Let’s quickly recap what’s fantastic about this:
- They have the content! Seriously, I don’t want anything I write to understate this critical point. Access is a problem today, as you’ll see, but if you don’t have the material you’ll never have any access.
- The content is discoverable: You can find it in PRIMO, or you can find it in their Wayback Machine instance. You have full-text search, something which you don’t currently have on the Internet Archive collections. The facted search options are robust.
- They’ve been able to do some other neat things: While a bit separate, the team is amazing: they’re leaders within the IIPC, the Shine search interface is fantastic – I’m using it right now – and they’re moving the yardsticks dramatically forward in this field.
But, after noting that we have the material now, there are some downsides.
Harder to Research than in a Traditional Archive
As you start navigating this archive, a few things began to pop out at me. Note that these aren’t endemic to all legal deposit collections – others, such as the collection at the Bibliothèque nationale de France, require only onsite visit. But the UK interpretation of non-print legal deposit has been very restrictive:
- It runs in a virtual machine: You’re running a virtual machine within a standard web browser. You can’t copy and paste anything outside of that virtual machine, and things are a bit slower than they would be. Most importantly, every time you fire up the archive, you’re confronted with a copyright warning message. It only takes a few seconds to dismiss, but it would get old pretty quickly.
- The pages are statically rendered: I gather that this is because of copyright issues, but the pages are not rendered in a manner akin to the traditional Wayback Machine. Instead, they’re almost generated images with hyperlinks. Dynamic content is all disabled.
- You can’t see hyperlinks that you’re clicking on: When you run your mouse over a link, the hyperlink doesn’t appear. So if you click on a resource and get a “404 Not Found” error, you don’t know what you’re missing! It would be nice to be able to pop over to the Internet Archive to compare things.
- You can’t take photos! This is the most critical issue. When I go to a traditional archive, I take literally thousands of digital photographs which I organize when I go home. I’m not alone: archives are now full of historians in poor postures. If I want to take notes in this web archive, I either have to have my laptop propped on my own lap (an ergonomic nightmare) or pay 26 pence/page to print content. That’s 52 Canadian cents a page. My research process would be slower using this archive than any other traditional archive that allowed digital photography.
- No two users can view a page at the same time: We tested this, and it’s true! Given the sheer size of these collections, and the amount of effort that must have taken, all I can say is that I’m sorry to the folks who had to implement this.
- Can’t view the source code of the page: I do tons of work with the source code of pages, especially in early collections. You can’t view it here.
I’d always thought it was a bit funny that you’d have to physically go somewhere and use your own laptop to do research at a legal deposit library, but visiting really underscored this. I could research .. hundreds of times quicker if these websites were printed off and in banker’s boxes than if I was using this interface.

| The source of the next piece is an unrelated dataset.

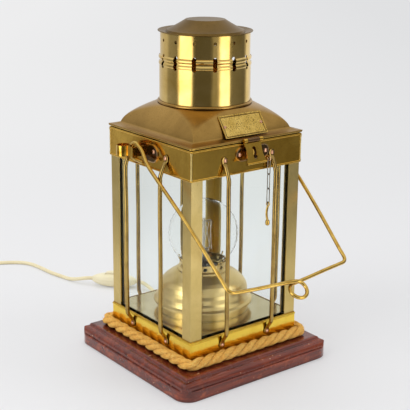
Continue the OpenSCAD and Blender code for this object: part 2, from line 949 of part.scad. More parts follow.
// Strap, standing web, outer arm and pocket on the left side
module bracket() {
  web_y0 = pivot_back - strap_t / 2;
  color(BRASS)
    difference() {
      union() {
        translate([0, (leaf_back - leaf_front) / 2, leaf_z])
          rotate(-90)
            translate([0, -face, 0])
              stadium(leaf_front + leaf_back, leaf_h, strap_t);
        translate([-face - strap_t, 0, strap_z - strap_h / 2])
          cube([strap_t, web_y0 + strap_t, strap_h]);
        translate([-strap_reach, web_y0, strap_z - strap_h / 2])
          cube([strap_reach - face, strap_t, strap_h]);
        translate([-strap_reach, web_y0, strap_z - strap_h / 2])
          cube([strap_t, pocket_y - pocket_r + 1 - web_y0, strap_h]);
        translate([-pocket_x, pocket_y, pocket_z - pocket_h / 2])
          cylinder(r = pocket_r, h = pocket_h, $fn = 64);
      }
      translate([-pocket_x, pocket_y, pocket_z - pocket_h / 2 - 1])
        cylinder(r = pocket_r - pocket_wall, h = pocket_h + 2, $fn = 64);
      rivet_holes(rivet_d + fit, band_bottom, band_top);
    }
}

module left_bracket() { bracket(); }

module right_bracket() {
  mirror([1, 0, 0])
    bracket();
}

// Bends of the bail's arm: distances from the pivot, and the rise over a straight line there
BAIL_BEND = [[5, 0.9], [10, 0.8], [16, -0.3], [22, -1.5], [29, -1.9], [38, -1.2], [54, 0.2],
             [75, 2.4], [95, 3], [115, 3], [135, 2.6], [155, 1.8], [180, 0.7]];

// Half of the bail, from its tail to the middle, lying along -Y with its pivot at the origin
function bail_half_path() =
  let (
    x = bail_half_w,
    corner = [bail_corner_half, -bail_arm, bail_eye_r],
    middle = [0, -bail_arm - bail_bow, bail_eye_r],
    arm = [
      for (b = BAIL_BEND)
        let (s = b[0], tapered = (s - bail_taper) / (bail_arm - bail_taper - 12))
          [x + bail_set * ease((s - 8) / 22) - (bail_set + x - bail_corner_half) * min(1, max(0, tapered)),
           -s, bail_eye_r + b[1]]
    ]
  )
  concat(
    [[x, -bail_tail, bail_tail_up]],
    [for (i = [0:15]) let (a = bail_turn + (90 - bail_turn) * i / 15)
      [x, bail_eye_r * cos(a), bail_eye_r * sin(a)]],
    arm,
    bend(arm[len(arm) - 1], corner, middle, 8, 6)
  );

// Whole bail: left half, one turn of the loop, right half
function bail_path() =
  let (
    half = bail_half_path(),
    mirrored = [for (p = half) [-p[0], p[1], p[2]]],
    loop_y = -bail_arm - bail_bow - bail_loop_r,
    loop = [
      for (i = [0:24])
        let (a = 90 - 15 * i, lift = bail_cross * (1 - i / 12))
          [bail_loop_r * cos(a), loop_y + bail_loop_r * sin(a), bail_eye_r + lift]
    ],
    n = len(half) - 1,
    w = bail_corner_half,
    lead_in = [
      for (f = [0.6, 0.29, 0.1]) [-f * w, cross_y(f * w), bail_eye_r + bail_cross * ease((0.72 - f) / 0.66)]
    ],
    lead_out = [
      for (f = [0.1, 0.29, 0.6]) [f * w, cross_y(f * w), bail_eye_r - bail_cross * ease((0.72 - f) / 0.66)]
    ]
  )
  concat(mirrored, lead_in, loop, lead_out, [for (i = [0:n]) half[n - i]]);

function cross_y(x) = -bail_arm - bail_bow * (1 - abs(x) / bail_corner_half);

module bail() {
  color(BRASS)
    translate([0, pivot_back, pivot_z])
      rotate([bail_rest, 0, 0])
        tube(bail_path(), bail_r, 10);
}

module staple_plate() {
  color(DARK_BRASS)
    difference() {
      union() {
        translate([staple_plate_x, -face, staple_plate_z])
          stadium(staple_plate_w, staple_plate_h, hinge_t);
        translate([eyelet_x, -eyelet_y, eyelet_z])
          rotate([0, 90, 0])
            rotate_extrude($fn = 32)
              translate([eyelet_r, 0])
                circle(r = eyelet_wire, $fn = 16);
      }
      rivet_holes(rivet_d + fit, band_bottom, band_top);
    }
}

module staple() {
  color(BRASS)
    translate([hasp_x, -face - hinge_t, staple_z])
      rotate([0, 90, 0])
        rotate(180)
          rotate_extrude(angle = 180, $fn = 48)
            translate([staple_r, 0])
              circle(d = staple_d, $fn = 24);
}

// One link with its upper bend's middle at the origin, in the XZ plane
module link() {
  mid_w = (link_w - chain_wire) / 2;
  straight = link_mid_len - 2 * mid_w;
  translate([0, 0, -mid_w]) {
    rotate([90, 0, 0])
      half_ring(mid_w);
    for (s = [-1, 1])
      translate([s * mid_w, 0, -straight])
        cylinder(d = chain_wire, h = straight, $fn = 16);
    translate([0, 0, -straight])
      rotate([90, 0, 180])
        rotate(180)
          half_ring(mid_w);
  }
}

module half_ring(r) {
  rotate_extrude(angle = 180, $fn = 32)
    translate([r, 0])
      circle(d = chain_wire, $fn = 16);
}

module chain() {
  color(STEEL)
    for (i = [0:link_count - 1])
      translate([eyelet_x, -eyelet_y, chain_top_z - i * link_step])
        rotate(90 * (i % 2))
          link();
}

// Eye, bowed shank and fat end
module locking_pin() {
  end_z = lock_eye_z + lock_eye_r - lock_pin_len;
  shank_top = lock_eye_z - lock_eye_r;
  shank_bottom = end_z + lock_end_len - 1;
  shank = [
    for (i = [0:8])
      let (t = i / 8)
        [-lock_bow * sin(180 * t), 0, shank_top + (shank_bottom - shank_top) * t]
  ];
  color(BRASS)
    translate([eyelet_x, -eyelet_y, 0]) {
      translate([0, 0, lock_eye_z])
        rotate([0, 90, 0])
          rotate_extrude($fn = 32)
            translate([lock_eye_r, 0])
              circle(r = lock_wire, $fn = 16);
      tube(shank, lock_shank_r, 10, [0, 1, 0]);
      for (z = [end_z + lock_end_r, end_z + lock_end_len - lock_end_r])
        translate([0, 0, z])
          sphere(r = lock_end_r, $fn = 32);
      translate([0, 0, end_z + lock_end_r])
        cylinder(r = lock_end_r, h = lock_end_len - 2 * lock_end_r, $fn = 32);
    }
}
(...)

I left the reading room wondering about whether legal deposit, at least in the near future, is really such a good thing. They’ve got a great team collecting an unparalleled collection of data, but can’t really provide access to it in a meaningful way.
They’re governed by print metaphor, and – essentially – that doesn’t work.
We then went into Helen’s office to take a look at the backend of the legal deposit archive, and my morale rose.
The Backend: w3act in action
After a quick opportunity to meet part of the UK Web Archive team (part of the team is also based at the West Yorkshire branch), Helen showed me the backend. They use the w3act annotation and curation tool, which is also available online to build. Researchers at other universities can even get w3act accounts with the British Library, letting them build collections and add metadata, but they understandably do not have off-site access to the legal deposit collection!
In a nutshell, while the entirety of the UK web domain is crawled once a year, many curators, researchers, and other staff may be interested in collecting material more frequently. They also may want to take sets of websites and group them into collections, to facilitate discoverability and also to capture pivotal events.
We did a few things!
- Building a Collection: Anybody with a w3act account can propose a collection. For example, there is a Nelson Mandela collection: websites relating to his life and death can be added to the collection. They then appear in the main reading room search engine as such, and appear as an additional facet.
- Override Crawl Setings: You can manually add websites, or tweak their crawl settings. If there’s a site that you know should be in the collection scope and it’s not, you can fill out a form and insert it into scope.
- Provide Robust User-Generated Metadata: With these overrides, you can decide to add a website – it does an automated check to make sure it can be crawled – and then add subject, collection, metadata. You can decide to make it a higher priority, flag quality assuracne issues, provide a short description. You hit a big green button to archive the site now, which I liked.
If a crisis broke out, you could quickly decide to scrape a bunch of relevant sites and build a collection around it. Indeed, there are a few hundred “key sites” that are crawled on a very frequent basis, such as government webpages, society and culture ones, or pivotal cultural sites.
No question about it: the BL is doing amazing things. They’re collecting epic amounts of information, are working at organizing it in a sensible way, and have provided reasonable access for people with targeted queries.
But the print metaphor, unfortunately, simply doesn’t work. Viewing one page at a time, constanly agreeing to copyright terms, and paying one Canadian dollar every time I want to print two pages, means that a simple research question could take weeks.
If a doctoral student working under me wanted to do their PhD on a topic involving this collection, I would warn them against it: it would be extremely difficult to pull off a time-limited project with this collection. Print sources are much quicker to use.
Which, if you know me, knows that it hurts my heart to say.
All hope is not lost, though: the back-end is robust, the collections are there. Maybe in a few decades this material can be unleashed and researchers can use them to their full potential?
My sincerest thanks to Helen Hockx-Yu for taking the time to show me around this archive. It was a fantastically rewarding experience.